++++ Given data
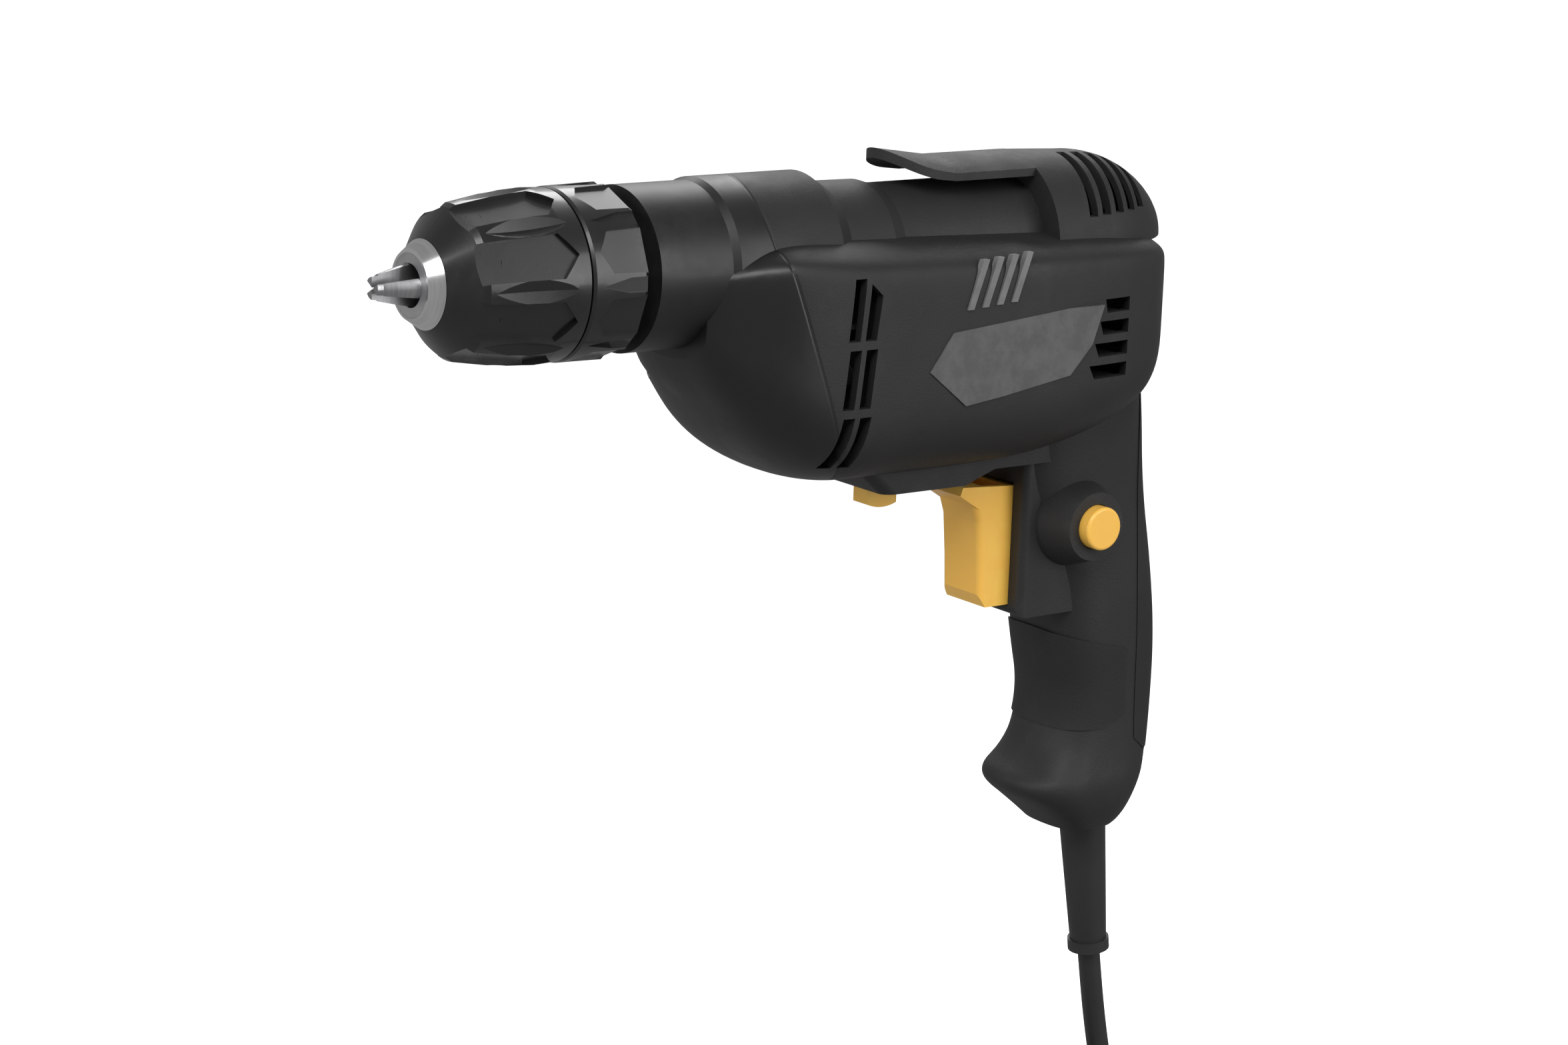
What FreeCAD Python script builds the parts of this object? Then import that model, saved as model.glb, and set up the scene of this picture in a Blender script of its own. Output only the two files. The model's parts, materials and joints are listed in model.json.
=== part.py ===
import FreeCAD, Part
import Sketcher
import math
import os
import re
from FreeCAD import Placement, Rotation, Vector

# A corded pistol drill with a keyless chuck.
# Frame: X runs along the spindle and the chuck points to -X, the user's left side is -Y, Z is up.
# The origin is in the middle of the hand grip, so the spindle axis lies at z = spindle_height.

os.makedirs("parts", exist_ok=True)
doc = FreeCAD.newDocument("mains_drill")
sheet = doc.addObject("Spreadsheet::Sheet", "dims")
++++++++
- **What you need to do**
Quote every line of the data, word for word.

- **Result**
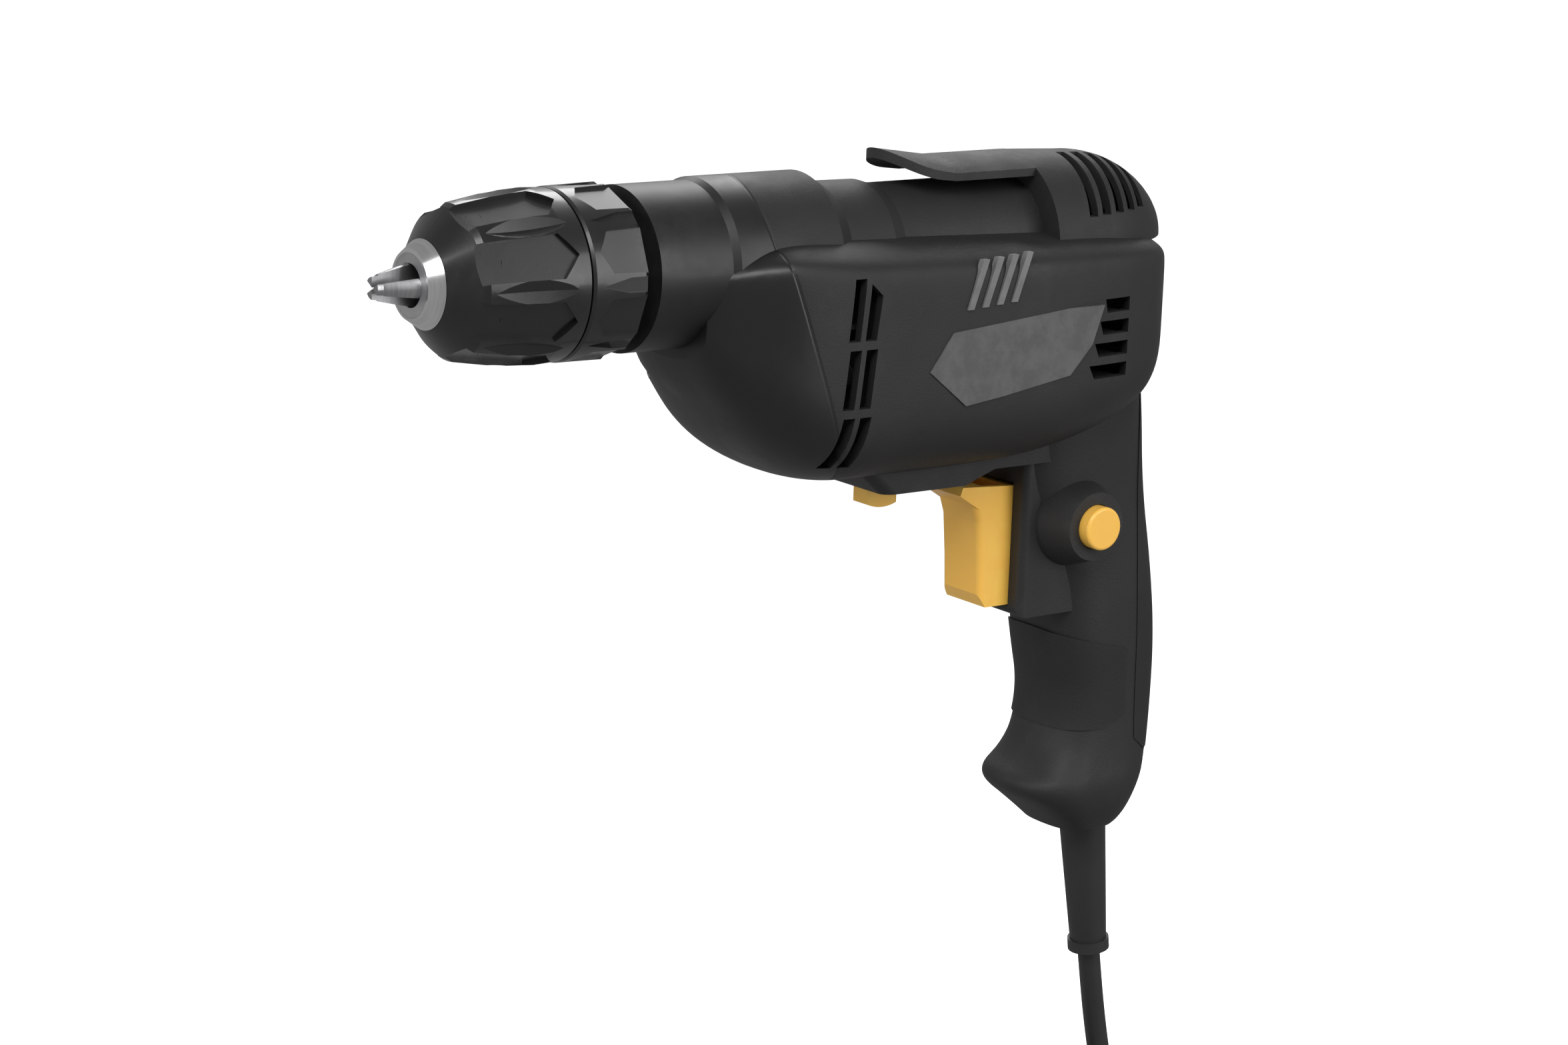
What FreeCAD Python script builds the parts of this object? Then import that model, saved as model.glb, and set up the scene of this picture in a Blender script of its own. Output only the two files. The model's parts, materials and joints are listed in model.json.
=== part.py ===
import FreeCAD, Part
import Sketcher
import math
import os
import re
from FreeCAD import Placement, Rotation, Vector

# A corded pistol drill with a keyless chuck.
# Frame: X runs along the spindle and the chuck points to -X, the user's left side is -Y, Z is up.
# The origin is in the middle of the hand grip, so the spindle axis lies at z = spindle_height.

os.makedirs("parts", exist_ok=True)
doc = FreeCAD.newDocument("mains_drill")
sheet = doc.addObject("Spreadsheet::Sheet", "dims")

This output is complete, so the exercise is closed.